No one enjoys being lied to—but chances are, you’re absorbing some form of misleading or skewed information every day. This is known as misinformation—purposefully deviant reporting that aims to trigger an emotional response, usually in favor of the creator’s own biases. It can spread like wildfire across social media platforms, tapping into our emotions and eliciting powerful responses that drive the hooks in deeper. 

Misinformation has always been around, but now it has the potential to be shared on a scale that’s national, or even global. For better or worse, misinformation is often attached to political news. From watching our political candidate lose to disagreeing with a friend of the opposite party, politics are a constant in everyday life. 

The subject can stimulate some intense emotions, and political misinformation often seeks to stir the pot, polarizing along party lines, instead of seeking or highlighting common ground. Political misinformation can widen the divide. That’s why it’s up to each of us to look into the media we absorb while we’re online, reading, or watching televised news; without realizing it, we can get sucked into the misinformation. 

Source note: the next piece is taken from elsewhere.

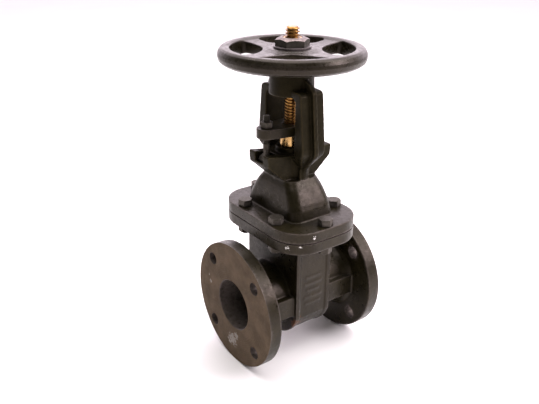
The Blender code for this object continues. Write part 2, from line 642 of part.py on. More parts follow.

Certain Events Make Us Susceptible to Misinformation

For those old enough to remember, the 2012 Presidential Race was a historical event that culminated in the election of President Barack Obama. Both he and his opponent Gov. Mitt Romney’s supporters came out in droves to support their nominee; and although Romney accepted his loss gracefully (and showed support for President Obama at crucial moments during his presidency), some of his supporters didn’t take the L as well. Part of that had to do with misinformation alleging that President Obama unfairly won the election through various ways—which caused many Romney supporters to refute Obama’s campaign results for two terms. 

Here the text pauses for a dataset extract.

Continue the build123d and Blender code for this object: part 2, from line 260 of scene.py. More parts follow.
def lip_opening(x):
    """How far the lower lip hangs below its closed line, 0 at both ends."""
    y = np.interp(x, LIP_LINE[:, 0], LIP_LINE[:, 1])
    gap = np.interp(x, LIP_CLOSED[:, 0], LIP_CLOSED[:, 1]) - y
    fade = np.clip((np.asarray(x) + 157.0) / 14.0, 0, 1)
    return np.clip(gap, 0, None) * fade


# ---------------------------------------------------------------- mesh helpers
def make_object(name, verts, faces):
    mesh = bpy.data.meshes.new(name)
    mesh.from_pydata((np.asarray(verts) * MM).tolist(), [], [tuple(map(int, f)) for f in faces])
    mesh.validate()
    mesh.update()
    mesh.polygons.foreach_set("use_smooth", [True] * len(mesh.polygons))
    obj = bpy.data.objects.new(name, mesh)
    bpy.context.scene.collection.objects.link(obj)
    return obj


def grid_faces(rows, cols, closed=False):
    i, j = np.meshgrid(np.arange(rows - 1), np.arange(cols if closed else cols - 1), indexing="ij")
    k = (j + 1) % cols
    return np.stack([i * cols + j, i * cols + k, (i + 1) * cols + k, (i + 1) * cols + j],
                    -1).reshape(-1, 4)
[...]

According to a study released this year, it may not be entirely their fault, though. New research published in the Psychoneuroendocrinology Journal indicates that watching their favored candidate lose the election triggered an increase in their body’s testosterone levels. This phenomenon was then found to be observable and predictable on a nationwide scale during election cycles. Testosterone is well-known for being the “male” sexual chemical (despite being found in both men and women), but it also plays a role in human behavior. Scientists believe that higher levels of testosterone are associated with, among other characteristics, increased aggression and becoming prone to anger. High-T stimulates us to “compete” in whatever modern ways our brains deem fit, which isn’t always a bad thing, by itself. 

But when combined with political misinformation, the results could be disastrous. It’s worth questioning whether a burst of elevated testosterone levels may have had a role to play in the more-recent January insurrection, where protestors stormed the U.S. Capitol building after having been fed with (you guessed it) misinformation, that indicated then-President Donald Trump had been usurped by way of fraudulent voting. The point? Misinformation doesn’t just affect our beliefs but can take even take advantage of our emotions, too. 

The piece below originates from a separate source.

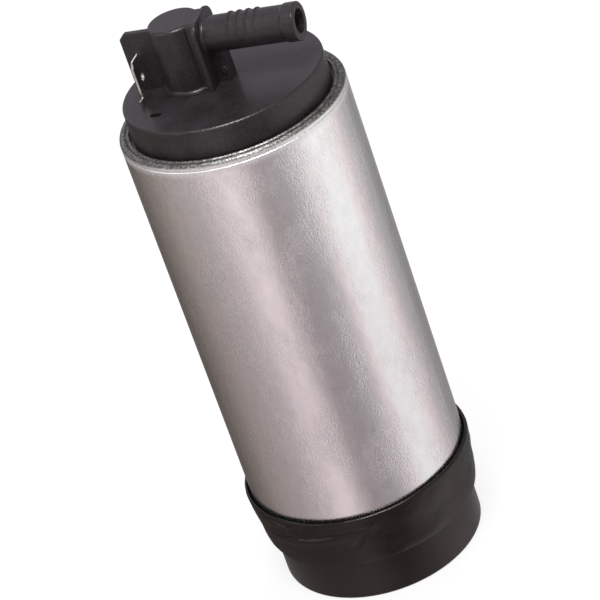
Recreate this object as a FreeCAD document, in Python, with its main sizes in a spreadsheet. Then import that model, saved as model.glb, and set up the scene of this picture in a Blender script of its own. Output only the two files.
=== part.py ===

The Hypnotic Spell of Repetition and Virtual Ripple Effects

Another deceiving tactic (one often utilized by news sources) is the repetitive deliverance of misinformation; re-posting, or incessantly covering a biased representation of the facts to sink in a message. This is another psychologically-proven way that misinformative media sources influence our opinions. The more we hear and process false information, the more likely we are to eventually believe it.

Perhaps you haven’t shared any flat earth theories with your Twitter friends, but what about an opinionated tweet that you made before you’d gathered all the facts about an event or situation? 

Whatever we share will be viewed by a portion of our followers who may adopt those same false views, post their own content in support of that misinformation, and influence even more people, setting off a ripple effect. Everyone in the online age is a potential journalist with far-reaching potential, whether we realize it or not. 

It’s Deeper Than Politics: Understanding the Division

Misinformation is also assisted by the fact that political divisions in the U.S. have never been wider, and that chasm is expanding. As reported by the PsyPost, a new study found that Republicans and Democrats don’t see each other as evil, but as stupid. Each side believes that the other is being fed misinformation that they somehow continue to believe, despite evidence from other sources pointing to an opposite conclusion. But when that evidence takes the form of other media sources, the political divide widens. The news channels we choose, the social media platforms we have accounts with, and even the products that we buy, may have political affiliations that we are supporting or representing, sometimes without even being aware. 

Misinformation affects all of us equally and poses a serious challenge to our national mental health and the fabric of our society. Perhaps it’s time that we examine the angle spun toward us. When a media source reports on current events via social media posts, online or print articles, or tv segments, you can guard yourself against misinformation by: 

  • Training yourself to spot implicit bias: An accurate report on any event will include sources. Examine what you’re reading: What are their sources? Is the source they’re citing considered credible? 
  • Paying attention to how current events (and the way that they’re reported to you) affect your emotions: Whether tragic, uplifting, angering, or simply ‘meh’, any time you receive new information from a media source, it’s going to affect your emotions. These reactions are natural (your brain is processing a new reality, right?), but biased media sources know how to elicit certain emotional responses that keep you hooked on a cycle of misinformation. 
  • Diversifying your friend group or social circle: Similarly to if we only receive news from the same media source, our friends and those within our social circle often match our personal beliefs. This is often because it’s more comfortable to avoid clashing constantly on different topics, but even with someone who holds “different” beliefs, there are inevitably many other topics that you will agree on, even if it doesn’t seem like it. These are like social oases, and they are a crucial way to expand your worldview. 
  • Remaining mindful of how your own opinions and the content you post can affect the actions of others:  Posting on social media feels like our own little ecosystem. We only engage or affect those we’re connected with virtually. Though this is true,  we don’t consider how our virtual content has the ability to spread beyond our field of view on Twitter, TikTok, Facebook—anything, really. Spreading misinformation can happen quickly: We read a volatile, poorly cited article implying or boldly stating a biased opinion concerning a topic we care about. Wanting to share with others, we post a link, without realizing that inaccurate information has been shared with hundreds, maybe even thousands, of people.  

Our Twitter, Instagram, and TikTok accounts don’t come with a complimentary fact-checker. It’s up to us to look into the media we consume. But there’s also a bright side: We can still post or tweet about factual information—we just need to give that post or tweet a once-over before sharing it with the planet. Because like any good journalist, we need to use reliable sources.